### [To be done]
Retype, exactly as written, every line from the one containing "switch_shaft();" down to the one containing "if empty is", including both, and nothing else.

### [Available data]
#####

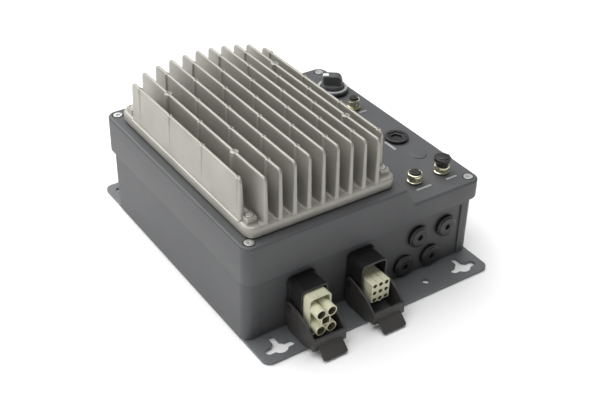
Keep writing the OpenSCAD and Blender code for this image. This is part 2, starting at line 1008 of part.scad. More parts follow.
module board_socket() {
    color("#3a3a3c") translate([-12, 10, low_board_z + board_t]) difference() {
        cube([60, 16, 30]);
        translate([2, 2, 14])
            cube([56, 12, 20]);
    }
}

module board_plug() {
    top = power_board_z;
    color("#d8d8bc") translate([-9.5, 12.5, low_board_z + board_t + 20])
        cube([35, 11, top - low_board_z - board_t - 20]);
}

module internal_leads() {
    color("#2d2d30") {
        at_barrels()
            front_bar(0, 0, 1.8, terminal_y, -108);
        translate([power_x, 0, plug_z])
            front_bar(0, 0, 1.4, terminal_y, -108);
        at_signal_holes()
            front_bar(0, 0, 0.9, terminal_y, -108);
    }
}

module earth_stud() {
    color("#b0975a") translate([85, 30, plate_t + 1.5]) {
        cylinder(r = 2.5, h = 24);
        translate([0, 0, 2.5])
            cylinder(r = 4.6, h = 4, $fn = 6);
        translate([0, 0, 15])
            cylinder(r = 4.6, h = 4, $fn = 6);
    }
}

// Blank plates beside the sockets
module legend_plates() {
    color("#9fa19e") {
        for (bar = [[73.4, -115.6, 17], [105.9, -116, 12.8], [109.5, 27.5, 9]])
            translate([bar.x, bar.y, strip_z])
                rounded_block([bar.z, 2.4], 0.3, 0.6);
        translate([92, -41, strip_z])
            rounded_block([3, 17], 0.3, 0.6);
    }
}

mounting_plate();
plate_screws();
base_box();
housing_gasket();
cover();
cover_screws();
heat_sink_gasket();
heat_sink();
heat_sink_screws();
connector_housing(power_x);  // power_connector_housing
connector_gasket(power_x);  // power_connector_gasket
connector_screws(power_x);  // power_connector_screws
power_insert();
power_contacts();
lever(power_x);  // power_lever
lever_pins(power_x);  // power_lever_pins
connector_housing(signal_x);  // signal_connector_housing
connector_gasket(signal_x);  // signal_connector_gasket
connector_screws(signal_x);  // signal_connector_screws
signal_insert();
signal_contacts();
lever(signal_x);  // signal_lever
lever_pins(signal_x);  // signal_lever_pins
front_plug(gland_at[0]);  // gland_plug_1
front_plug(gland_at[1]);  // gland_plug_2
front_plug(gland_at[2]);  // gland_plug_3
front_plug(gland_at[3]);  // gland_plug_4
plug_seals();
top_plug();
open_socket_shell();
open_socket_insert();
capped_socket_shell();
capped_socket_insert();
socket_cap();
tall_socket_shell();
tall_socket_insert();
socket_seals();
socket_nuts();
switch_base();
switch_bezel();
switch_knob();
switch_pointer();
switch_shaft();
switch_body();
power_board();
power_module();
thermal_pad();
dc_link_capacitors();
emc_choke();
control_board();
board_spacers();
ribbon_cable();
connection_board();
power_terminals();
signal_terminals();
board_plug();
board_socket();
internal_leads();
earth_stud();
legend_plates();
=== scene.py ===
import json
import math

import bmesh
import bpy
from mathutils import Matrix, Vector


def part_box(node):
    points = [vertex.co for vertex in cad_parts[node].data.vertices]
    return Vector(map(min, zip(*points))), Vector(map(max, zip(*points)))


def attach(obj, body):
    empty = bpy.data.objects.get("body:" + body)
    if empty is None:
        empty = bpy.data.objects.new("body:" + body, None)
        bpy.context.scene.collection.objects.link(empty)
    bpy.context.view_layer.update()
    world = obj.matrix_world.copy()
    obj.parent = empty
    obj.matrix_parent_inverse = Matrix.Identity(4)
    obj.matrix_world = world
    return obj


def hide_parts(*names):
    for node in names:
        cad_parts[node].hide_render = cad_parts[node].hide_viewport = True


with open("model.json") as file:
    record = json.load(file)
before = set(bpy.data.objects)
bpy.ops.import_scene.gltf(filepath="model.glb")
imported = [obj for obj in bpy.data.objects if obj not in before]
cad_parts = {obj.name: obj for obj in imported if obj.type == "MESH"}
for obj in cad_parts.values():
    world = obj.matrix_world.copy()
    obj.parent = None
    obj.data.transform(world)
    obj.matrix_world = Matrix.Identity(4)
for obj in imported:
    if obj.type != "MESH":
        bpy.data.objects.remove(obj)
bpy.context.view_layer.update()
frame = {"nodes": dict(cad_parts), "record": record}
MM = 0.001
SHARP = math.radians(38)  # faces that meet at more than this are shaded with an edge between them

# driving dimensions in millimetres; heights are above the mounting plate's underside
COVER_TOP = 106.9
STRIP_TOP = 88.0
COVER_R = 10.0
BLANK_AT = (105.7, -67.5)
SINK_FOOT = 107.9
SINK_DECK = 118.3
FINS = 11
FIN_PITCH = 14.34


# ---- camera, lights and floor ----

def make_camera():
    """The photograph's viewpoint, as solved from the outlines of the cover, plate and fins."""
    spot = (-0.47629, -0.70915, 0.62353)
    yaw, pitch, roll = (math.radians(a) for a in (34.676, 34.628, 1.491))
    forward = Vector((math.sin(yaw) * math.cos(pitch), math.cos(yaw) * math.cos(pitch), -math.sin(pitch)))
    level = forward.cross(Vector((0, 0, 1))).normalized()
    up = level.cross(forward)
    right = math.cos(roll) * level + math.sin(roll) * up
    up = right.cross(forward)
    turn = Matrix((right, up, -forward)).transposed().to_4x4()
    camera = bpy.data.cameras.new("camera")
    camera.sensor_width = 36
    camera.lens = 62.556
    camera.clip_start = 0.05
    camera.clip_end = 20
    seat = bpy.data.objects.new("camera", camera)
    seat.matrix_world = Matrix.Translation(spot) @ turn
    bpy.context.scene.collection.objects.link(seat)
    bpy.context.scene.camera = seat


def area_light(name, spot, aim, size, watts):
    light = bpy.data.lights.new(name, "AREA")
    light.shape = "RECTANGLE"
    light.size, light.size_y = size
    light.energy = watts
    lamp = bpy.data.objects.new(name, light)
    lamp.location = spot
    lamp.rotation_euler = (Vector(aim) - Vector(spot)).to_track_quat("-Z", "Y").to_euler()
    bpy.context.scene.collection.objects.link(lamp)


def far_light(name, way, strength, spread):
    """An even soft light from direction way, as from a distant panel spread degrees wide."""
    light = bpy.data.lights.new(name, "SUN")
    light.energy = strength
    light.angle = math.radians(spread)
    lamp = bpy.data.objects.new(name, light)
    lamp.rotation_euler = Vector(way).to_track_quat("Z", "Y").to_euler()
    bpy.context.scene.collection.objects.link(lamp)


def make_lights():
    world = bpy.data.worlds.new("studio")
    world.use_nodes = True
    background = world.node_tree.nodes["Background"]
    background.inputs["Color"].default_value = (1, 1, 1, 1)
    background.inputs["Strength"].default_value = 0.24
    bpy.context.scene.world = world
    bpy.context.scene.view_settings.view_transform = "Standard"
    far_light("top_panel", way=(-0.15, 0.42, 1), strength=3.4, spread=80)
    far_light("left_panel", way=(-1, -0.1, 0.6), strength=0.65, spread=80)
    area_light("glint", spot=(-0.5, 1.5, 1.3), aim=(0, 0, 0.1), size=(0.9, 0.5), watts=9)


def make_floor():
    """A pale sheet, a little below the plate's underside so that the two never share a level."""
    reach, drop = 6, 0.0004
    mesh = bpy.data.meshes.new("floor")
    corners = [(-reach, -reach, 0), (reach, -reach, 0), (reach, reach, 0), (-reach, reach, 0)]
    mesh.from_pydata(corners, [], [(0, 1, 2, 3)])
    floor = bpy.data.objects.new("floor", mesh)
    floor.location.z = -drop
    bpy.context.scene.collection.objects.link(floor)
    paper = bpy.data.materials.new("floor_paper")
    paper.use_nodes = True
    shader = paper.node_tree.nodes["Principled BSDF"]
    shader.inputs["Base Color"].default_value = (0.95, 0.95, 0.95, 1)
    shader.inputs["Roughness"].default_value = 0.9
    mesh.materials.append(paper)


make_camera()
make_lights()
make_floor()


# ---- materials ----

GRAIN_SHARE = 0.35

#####

### [Output of the task]
switch_shaft();
switch_body();
power_board();
power_module();
thermal_pad();
dc_link_capacitors();
emc_choke();
control_board();
board_spacers();
ribbon_cable();
connection_board();
power_terminals();
signal_terminals();
board_plug();
board_socket();
internal_leads();
earth_stud();
legend_plates();
=== scene.py ===
import json
import math

import bmesh
import bpy
from mathutils import Matrix, Vector


def part_box(node):
    points = [vertex.co for vertex in cad_parts[node].data.vertices]
    return Vector(map(min, zip(*points))), Vector(map(max, zip(*points)))


def attach(obj, body):
    empty = bpy.data.objects.get("body:" + body)
    if empty is None:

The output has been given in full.